Once these fifteen records are familiar, the rest of jazz unlocks. The "next 15" — Mingus's "The Black Saint and the Sinner Lady," Coltrane's "My Favorite Things," Eric Dolphy's "Out to Lunch," Pharoah Sanders's "Karma," Alice Coltrane's "Journey in Satchidananda" — gets stranger and harder, but every one of them was made by a musician who learned their language on the records above.
Rate any of these on Goat as you work through the list. Building a tier list of your favorites is the fastest way to figure out which corner of jazz is yours; the beginner who tier-lists "Kind of Blue," "Time Out," and "Brilliant Corners" all in S is a different listener from the beginner who tier-lists "A Love Supreme" and "Mingus Ah Um" in S. Both are correct.
Questions.
What is the most popular jazz album of all time?

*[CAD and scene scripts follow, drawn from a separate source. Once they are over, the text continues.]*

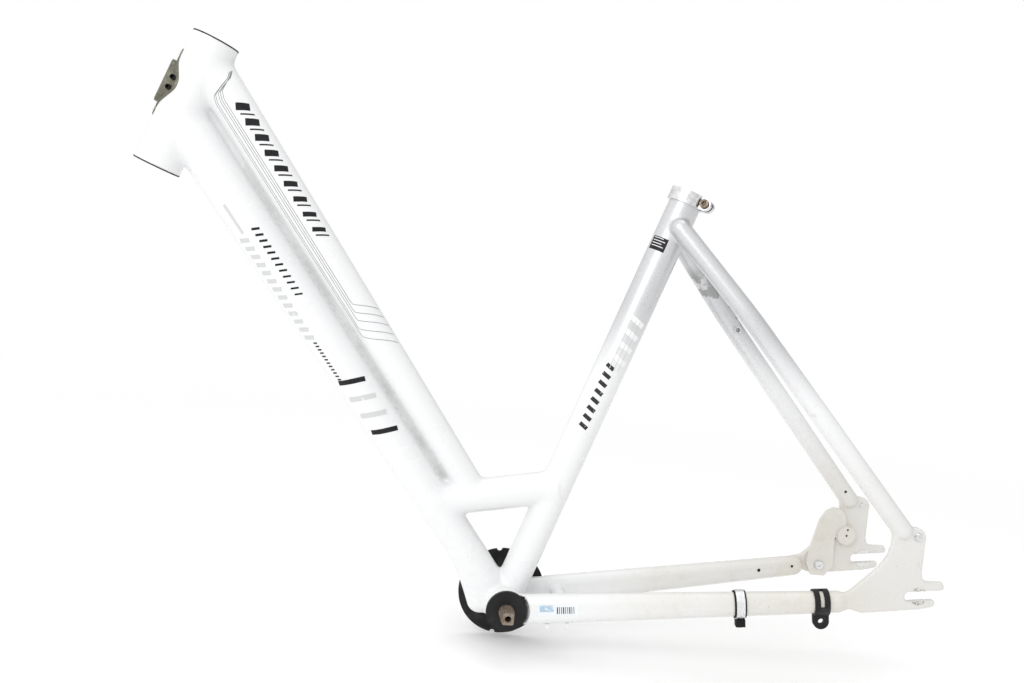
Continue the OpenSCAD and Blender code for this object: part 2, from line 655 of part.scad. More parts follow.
module seal() translate([0, 0, bearing_w / 2 + fixed_gap]) difference() {
    cylinder(h = 1, r = race_out_r);
    translate([0, 0, -overlap]) cylinder(h = 3, r = spindle_d / 2 + free_gap);
}
module at_bearing(side) translate([0, side * bearing_y, 0]) rotate([-90 * side, 0, 0]) children();
module bearing_outer_race_left() color(bright_steel) at_bearing(-1) outer_race();
module bearing_outer_race_right() color(bright_steel) at_bearing(1) outer_race();
module bearing_inner_race_left() color(bright_steel) at_bearing(-1) inner_race();
module bearing_inner_race_right() color(bright_steel) at_bearing(1) inner_race();
module bearing_balls_left() color(bright_steel) at_bearing(-1) at_balls() sphere(r = ball_r);
module bearing_balls_right() color(bright_steel) at_bearing(1) at_balls() sphere(r = ball_r);
module bearing_cage_left() color(dull_steel) at_bearing(-1) cage();
module bearing_cage_right() color(dull_steel) at_bearing(1) cage();
module bearing_seal_left() color(rubber_black) at_bearing(-1) seal();
module bearing_seal_right() color(rubber_black) at_bearing(1) seal();

// Round plate held under the flange of the right cup, with small notches in its rim
notch_angles = [97, 262];
module chain_guard_plate() color(black_plastic) translate([0, shell_width / 2 + fixed_gap, 0]) along_y()
    linear_extrude(guard_plate_t) difference() {
        circle(d = guard_plate_d);
        circle(r = thread_r + fixed_gap);
        for (a = notch_angles) rotate(a) translate([guard_plate_d / 2, 0]) circle(r = 3);
    }

// Point on the left chainstay's axis at a distance x back from the bottom bracket
function on_left_stay(x) =
    let (k = (x - chainstay_front.x) / (chainstay_rear.x - chainstay_front.x),
         p = chainstay_front + k * (chainstay_rear - chainstay_front)) [p.x, -p.y, p.z];
function stay_height(x) = chainstay_front_h
    + (x - chainstay_front.x) / (chainstay_rear.x - chainstay_front.x) * (chainstay_rear_h - chainstay_front_h);
// Its children along the left chainstay: +Z to the rear along the tube, +X down
module on_stay(x) aim(on_left_stay(x), on_left_stay(x + 10)) children();
// Ring of length l round the left chainstay, from inner gap g to outer gap g + t
module stay_ring(x, l, g, t) {
    half_w = chainstay_width / 2;
    rise = stay_height(x) / 2 - half_w;
    on_stay(x) linear_extrude(l) difference() {
        slot_outline([-rise, 0], [rise, 0], 2 * (half_w + g + t));
        slot_outline([-rise, 0], [rise, 0], 2 * (half_w + g));
    }
}

// Torque arm clip: a slotted strap round the rear end of the left chainstay, with a bolt tab below
clip_x = axle_x - 111;
clip_l = 16;
clip_t = 1.8;
clip_gap = 0.4;
clip_tab_t = 5;
clip_tab_r = 8.5;
clip_hole_d = 6;
clip_slot_w = 4.4;
module torque_arm_clip() color(black_plastic) difference() {
    union() {
        stay_ring(clip_x, clip_l, clip_gap, clip_t);
        on_stay(clip_x) clip_tab() circle(r = clip_tab_r);
        on_stay(clip_x) clip_tab() translate([-8, -clip_tab_r]) square([8, 2 * clip_tab_r]);
    }
    on_stay(clip_x) translate([-clip_drop - 4, -chainstay_width, clip_l / 2 - clip_slot_w / 2])
        cube([chainstay_rear_h + 4, chainstay_width, clip_slot_w]);
    on_stay(clip_x) clip_tab() circle(d = clip_hole_d);
    stay_ring(clip_x - 5, clip_l + 10, -chainstay_width / 2 + 0.1, chainstay_width / 2 + clip_gap - 0.1);
}
clip_drop = chainstay_rear_h / 2 + 9;
module clip_tab() translate([clip_drop, 0, clip_l / 2]) rotate([90, 0, 0])
    linear_extrude(clip_tab_t, center = true) children();

// Cable band: a steel strap over a rubber liner, closed under the tube by a block and a screw
band_x = 243;
band_l = 9;
liner_t = 1.2;
liner_edge = 1.8;
strap_t = 1;
block_h = 8;
module cable_band_liner() color(rubber_black) stay_ring(band_x - liner_edge, band_l + 2 * liner_edge, 0.3, liner_t);
module cable_band_strap() color(bright_steel) stay_ring(band_x, band_l, 0.3 + liner_t + fixed_gap, strap_t);
module at_band_block() on_stay(band_x) translate([stay_height(band_x) / 2 + 0.3 + liner_t + strap_t + 0.5, 0, 0])
    children();
module cable_band_block() color(rubber_black) at_band_block() difference() {
    translate([0, -5, 0]) cube([block_h, 10, band_l + 1]);
    translate([-overlap, 0, band_l / 2 + 0.5]) rotate([0, 90, 0]) cylinder(h = block_h + 2 * overlap, d = 3.2);
}
module cable_band_screw() color(bright_steel) at_band_block() translate([0, 0, band_l / 2 + 0.5])
    rotate([0, 90, 0]) {
        cylinder(h = block_h + 0.5, d = 3);
        translate([0, 0, block_h + fixed_gap]) cylinder(h = 1.8, r1 = 2.8, r2 = 2);
    }

// Cable guides: small open clips under the left chainstay
guide_places = [42, 63];
module chainstay_cable_guides() color(paint_white) for (x = guide_places)
    on_stay(x) translate([stay_height(x) / 2 + 0.1, -3, 0]) difference() {
        cube([4.5, 6, 4]);
        translate([2.4, 3, -overlap]) cylinder(h = 4 + 2 * overlap, d = 2.6);
    }

head_tube();
headset_cup_upper();
headset_cup_lower();
cable_guide();
cable_guide_screws();
top_tube();
down_tube();
tube_web();
brace_tube();
seat_tube();
bottom_bracket_shell();
bottom_bracket_gusset();
chainstay_left();
chainstay_right();
chainstay_bridge();
seatstay_left();
seatstay_right();
dropout_left();
dropout_right();
lock_bosses();
chain_case_bracket();
chain_case_bracket_bolts();
eyelet_bolts();
seat_clamp_collar();
seat_clamp_bolt();
seat_clamp_nut();
cup_left();
cup_right();
cartridge_sleeve();
spindle();
bearing_outer_race_left();
bearing_outer_race_right();
bearing_inner_race_left();
bearing_inner_race_right();
bearing_balls_left();
bearing_balls_right();
bearing_cage_left();
bearing_cage_right();
bearing_seal_left();
bearing_seal_right();
chain_guard_plate();
torque_arm_clip();
cable_band_strap();
cable_band_liner();
cable_band_block();
cable_band_screw();
chainstay_cable_guides();
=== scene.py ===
"""Looks for the step-through bicycle frame: a smooth painted skin over the CAD tubes, marks, dirt and small parts."""

import json
import math

import bmesh
import bpy
import numpy as np
from mathutils import Matrix, Vector


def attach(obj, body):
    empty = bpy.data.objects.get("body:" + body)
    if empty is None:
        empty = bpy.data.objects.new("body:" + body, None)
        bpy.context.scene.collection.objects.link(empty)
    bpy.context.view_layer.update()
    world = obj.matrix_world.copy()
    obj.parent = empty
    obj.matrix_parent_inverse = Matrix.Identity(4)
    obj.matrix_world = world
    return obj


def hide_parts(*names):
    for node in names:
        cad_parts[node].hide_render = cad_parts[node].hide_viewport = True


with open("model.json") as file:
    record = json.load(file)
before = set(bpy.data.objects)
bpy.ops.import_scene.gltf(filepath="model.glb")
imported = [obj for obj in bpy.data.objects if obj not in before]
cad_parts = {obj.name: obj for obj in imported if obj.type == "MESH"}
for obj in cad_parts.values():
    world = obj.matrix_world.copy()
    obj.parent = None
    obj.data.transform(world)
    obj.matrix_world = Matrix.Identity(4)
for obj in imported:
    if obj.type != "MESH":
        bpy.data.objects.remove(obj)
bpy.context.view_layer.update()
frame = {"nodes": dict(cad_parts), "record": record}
MM = 0.001

# ---------------------------------------------------------------- layout, in millimetres, as in the CAD part
SEAT_ANGLE, HEAD_ANGLE, BRACE_ANGLE = (math.radians(a) for a in (71.6, 69.7, 11.2))


def xz(x, z, y=0.0):
    return np.array([x, y, z], float)


def toward(angle):
    return xz(math.cos(angle), math.sin(angle))


SEAT_DIR, HEAD_DIR, BRACE_DIR = toward(SEAT_ANGLE), toward(HEAD_ANGLE), toward(BRACE_ANGLE)
HEAD_LOW, HEAD_LENGTH, HEAD_R = xz(-409.7, 433.3), 142.0, 24.5
SEAT_LENGTH, SEAT_R = 490.0, 17.45
CHAINSTAY_LENGTH, AXLE_RISE = 440.0, 63.0
AXLE = xz(math.sqrt(CHAINSTAY_LENGTH**2 - AXLE_RISE**2), AXLE_RISE)
DOWN_JOIN, TOP_JOIN = 57, 119  # along the head tube, from its lower end
DOWN_TOP, DOWN_LOW = HEAD_LOW + DOWN_JOIN * HEAD_DIR, xz(-2.7, -2.2)
TOP_TOP = HEAD_LOW + TOP_JOIN * HEAD_DIR
BRACE_JOIN, STAY_JOIN = 139, 450  # along the seat tube, from the bottom bracket
BRACE_REAR = BRACE_JOIN * SEAT_DIR
TOP_FOOT = 0.655  # how far along the brace, from its rear end, the top tube ends
BRACE_R, BRIDGE_R, GUSSET_R = 18.2, 7, 14
SHELL_HALF, SHELL_R = 34.0, 21.5
HUB_HALF, HUB_SEAT_T, HUB_SEAT_R, DROPOUT_T = 67.5, 0.5, 10.0, 6.5
DROPOUT_Y = HUB_HALF + HUB_SEAT_T + DROPOUT_T / 2


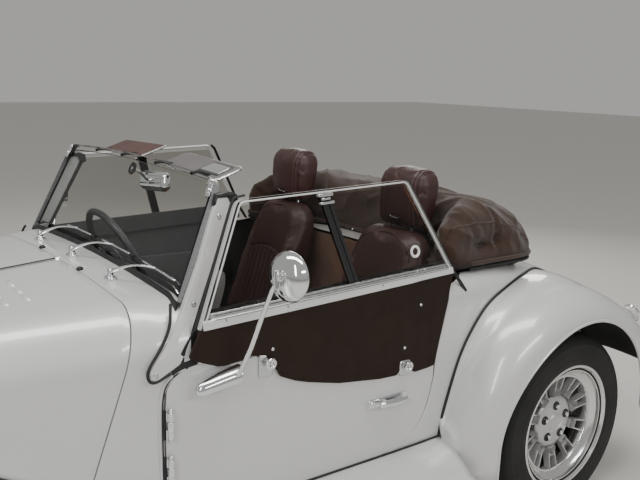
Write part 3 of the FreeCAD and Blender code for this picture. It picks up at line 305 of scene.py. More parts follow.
def metal_finishes():
    f = {}
    iron = make_finish("cast_iron", (0.1, 0.1, 0.1), 0.6, metal=0.8)
    pit(iron, 350.0, 0.4, 0.001)
    blotch(iron, 14.0, (0.07, 0.07, 0.07), (0.16, 0.15, 0.14))
    f["engine_iron"] = iron
    f["knuckle_iron"] = iron
    steel = make_finish("exhaust_steel", (0.42, 0.4, 0.38), 0.38, metal=1.0)
    blotch(steel, 18.0, (0.3, 0.27, 0.24), (0.48, 0.46, 0.44))
    dull(steel, 60.0, 0.3, 0.5)
    f["exhaust_steel"] = steel
    chrome = make_finish("chrome_plate", (0.8, 0.81, 0.82), 0.07, metal=1.0)
    dull(chrome, 25.0, 0.05, 0.12)
    f["chrome_trim"] = chrome
    grille = make_finish("grille_mesh_black", (0.015, 0.015, 0.015), 0.6)
    raise_by(grille, weave(grille, 180.0), 0.8, 0.003)
    dull(grille, 20.0, 0.5, 0.7)
    f["grille_black"] = grille
    alloy = make_finish("anodised_alloy", (0.66, 0.67, 0.67), 0.28, metal=1.0)
    vary(alloy, grain(alloy, 40.0, stretch=(1, 1, 12)), "Roughness", 0.22, 0.36)
    f["frame_alloy"] = alloy
    screen_alloy = make_finish("screen_frame_grey", (0.24, 0.245, 0.25), 0.32, metal=0.35, coat=0.4)
    vary(screen_alloy, grain(screen_alloy, 30.0, stretch=(1, 1, 8)), "Base Color", (0.21, 0.215, 0.22),
         (0.28, 0.285, 0.29))
    f["screen_alloy"] = screen_alloy
    white_alloy = make_finish("sidescreen_white", (0.7, 0.71, 0.7), 0.33, metal=0.25, coat=0.3)
    blotch(white_alloy, 700.0, (0.66, 0.67, 0.665), (0.74, 0.745, 0.74), 2.0)
    f["white_alloy"] = white_alloy
    return f


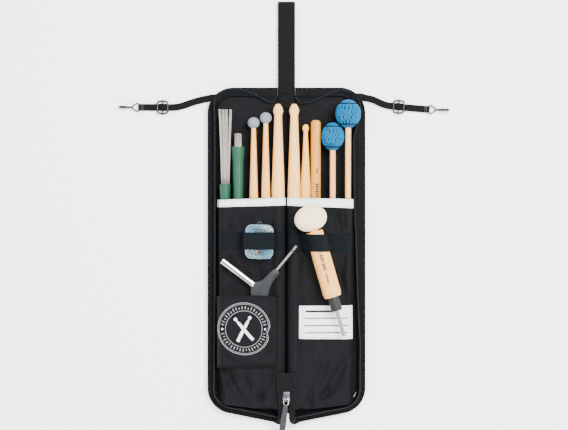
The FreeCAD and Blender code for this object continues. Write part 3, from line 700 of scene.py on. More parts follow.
def wall_rows(side):
    """For each point of the outline, the wall's section from its foot to its bound edge."""
    height = bpy.context.scene.bag_sizes.wall * 1000
    leans = [lean(side, x, y) for x, y, _, _ in rim_points(side)]
    soft = np.convolve(np.pad(leans, 2, mode="edge"), np.ones(5) / 5, mode="valid")
    rows = []
    for (x, y, nx, ny), out in zip(rim_points(side), soft):
        cap = float(np.interp(abs(x), (96, 102.5), (TOP_WALL, height))) if y > TOP - CORNER else height
        rise = min(cap, math.sqrt(max(height ** 2 - out ** 2, 9.0)))
        row = []
        for t in np.linspace(0, 1, 7):
            across = out * t ** 1.6 - 0.7 + 0.5 * rough(x, y, 17, 4.0) * t
            row.append((x + nx * across, y + ny * across,
                        WALL_FOOT + rise * math.sin(t * math.pi / 2) ** 0.9))
        rows.append(row)
    return rows


def edges(side):
    """Side wall, piping, zip tape and teeth of one leaf."""
    word = "left" if side < 0 else "right"
    body = f"{word}_leaf"
    sizes = bpy.context.scene.bag_sizes
    rows = wall_rows(side)
    build(f"{word}_side_wall", skin(rows, 0.8), "facing", body, [f"{word}_gusset"])
    top = smooth_path([row[-1] for row in rows], 2)
    build(f"{word}_piping", sweep(top, circle(sizes.piping * 1000, 8)), "piping", body, [f"{word}_binding"])
    rim = rim_points(side)

    def on_tape(x, y, nx, ny, out, lift):
        return (x + nx * out, y + ny * out, TAPE_Z + lift + 0.5 * rough(x, y, 19, 7.0) * out / TAPE_WIDE)

    across = (-1.8, 2.5, 5, 7, 8.4, 9.6, 10.9)
    tape = [[on_tape(*spot, out, -0.25 * (out > 9)) for out in across] for spot in rim]
    if side > 0:
        tape = [row[::-1] for row in tape]
    build(f"{word}_zip_tape", skin(tape, 0.9), "tape", body, [f"{word}_zip_chain"])
    for row, out in (("inner", 2.6), ("outer", 6.6)):
        stitches(f"{word}_tape_stitches_{row}", [on_tape(*spot, out, 0.1) for spot in rim], "piping", body,
                 3.4, 1.9, 0.24)
    line = even([on_tape(*spot, TEETH_OUT, 0.7) for spot in rim], sizes.tooth_gap * 1000 / 4)
    swell = [(0.55, 0.9, 1.0, 0.9)[i % 4] for i in range(len(line))]
    shape = sweep(line, [(s, t * 0.8) for s, t in circle(1.25, 8)], scales=swell)
    build(f"{word}_zip_teeth", shape, "webbing", body, ())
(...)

Miles Davis's "Kind of Blue" (1959) — over five million copies sold in the US alone, and the only jazz album certified quadruple platinum. It's the single most-recommended jazz starting point for a reason: the modal-jazz approach makes the melodies easier to follow, and the lineup (Davis, Coltrane, Cannonball Adderley, Bill Evans) is the strongest in the genre's history.
How long should I spend with each jazz album before moving on?
Three or four full listens at minimum, ideally on different days. Jazz tends to reveal itself slowly — the first listen is texture, the second is structure, the third is the part where you start hearing what the soloists are saying to each other. Rushing through an album once and moving on is the fastest way to convince yourself you don't like jazz.
Should I start with vocal jazz or instrumental jazz?
Either works, but they're different on-ramps. Vocal jazz (Ella Fitzgerald, Nina Simone, Billie Holiday) is closer to pop — songs you'll recognize, lyrics you can follow. Instrumental jazz is harder upfront but rewards repeat listening more. This list has both; if you bounce off the instrumental picks, try the Ella & Louis album first.
Is bebop a good starting point for jazz beginners?
Probably not. Bebop (Charlie Parker, Dizzy Gillespie, early Bud Powell) is faster, denser, and built around solos that beginners don't yet have the ear to follow. Start with the cooler, slower late-50s recordings on this list — Davis, Evans, Brubeck — and circle back to bebop once you can pick out a chord change.
What modern jazz albums should beginners listen to?
After this list, try Robert Glasper's "Black Radio" (2012), Kamasi Washington's "The Epic" (2015), and BadBadNotGood's "IV" (2016). All three pull jazz toward hip-hop and modern R&B in a way that gives newer listeners a clear bridge from the music they already know.